The Stone Roses , meanwhile, were the trailblazers for the indie-guitar sound which dominated the charts for years, reappearing in the guise of Britpop and, later, in the early 2000s, as a slightly rougher bedsit version, led by the Libertines.
Youth culture, unsurprisingly, has turned its back on football since the early 1990s. The beautiful game is just not cool any more.
There’s no element of underground about it. It certainly isn’t an outsider and bands don’t borrow any of its codes or themes. The Premier League is as mainstream as Simon Cowell and X Factor and the last artist I can remember who used football’s iconography was Robbie Williams with Sing When You’re Winning. That says it all really.
One important link from the past to the present is the Justice Band, featuring musicians from the Farm, as well as Mick Jones and Pete Wylie, and fighting for the victims of Hillsborough.
Ian Brown and John Squire, as well as Eric Cantona, have joined them on stage and they supported the Stone Roses on their comeback gigs; a gentle reminder of a summer time long ago when football and pop were close allies and tried to change the world for the better.
Top 5 Third Summer of Love tracks
1. It’s On: Flowered Up – reached number 54 and was followed two years later by the epic Weekender.
2. Something’s Burning: The Stone Roses – b-side to single One Love. A trippier, summery track, more in tune with the times.
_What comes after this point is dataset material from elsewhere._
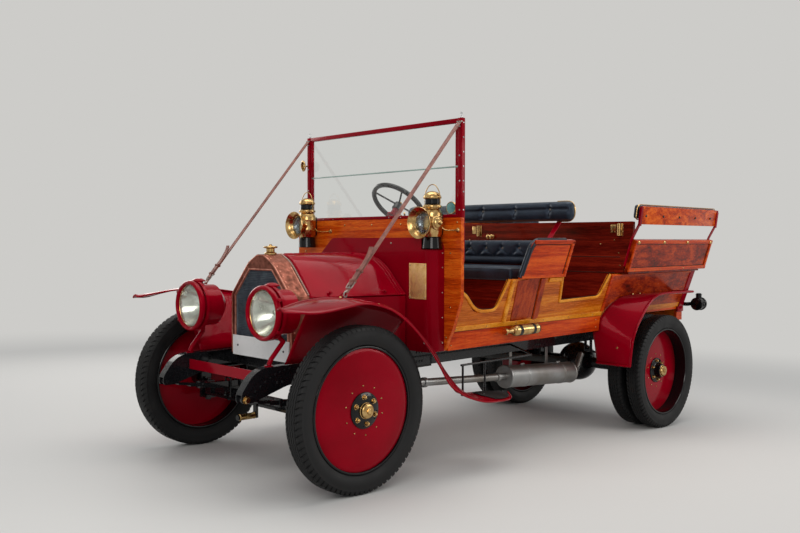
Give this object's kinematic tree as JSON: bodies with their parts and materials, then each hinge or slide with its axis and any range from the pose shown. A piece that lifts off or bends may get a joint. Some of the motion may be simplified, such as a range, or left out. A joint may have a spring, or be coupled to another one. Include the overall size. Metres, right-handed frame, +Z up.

3. Together: Hardcore Uproar – released in August 1990, this song was created by two Hacienda regulars. Only intended as a white label, it reached number 12 in the charts
4. Only Love Can Break Your Heart: St Etienne – released in May 1990 and reached number 39. Brilliant electronic cover of the Neil Young song, recorded by Bob Stanley and Pete Wiggs in a London bedroom.
5. World in Motion: New Order – “We ain’t no hooligans”, rapped John Barnes. Hooky tells a good tale of waiting outside Wembley for a cab following an England game in 1990, while Gazza went past in a stretch limo, containing women and champagne. “That should be me,” said the bassist, “I’m the rock star.”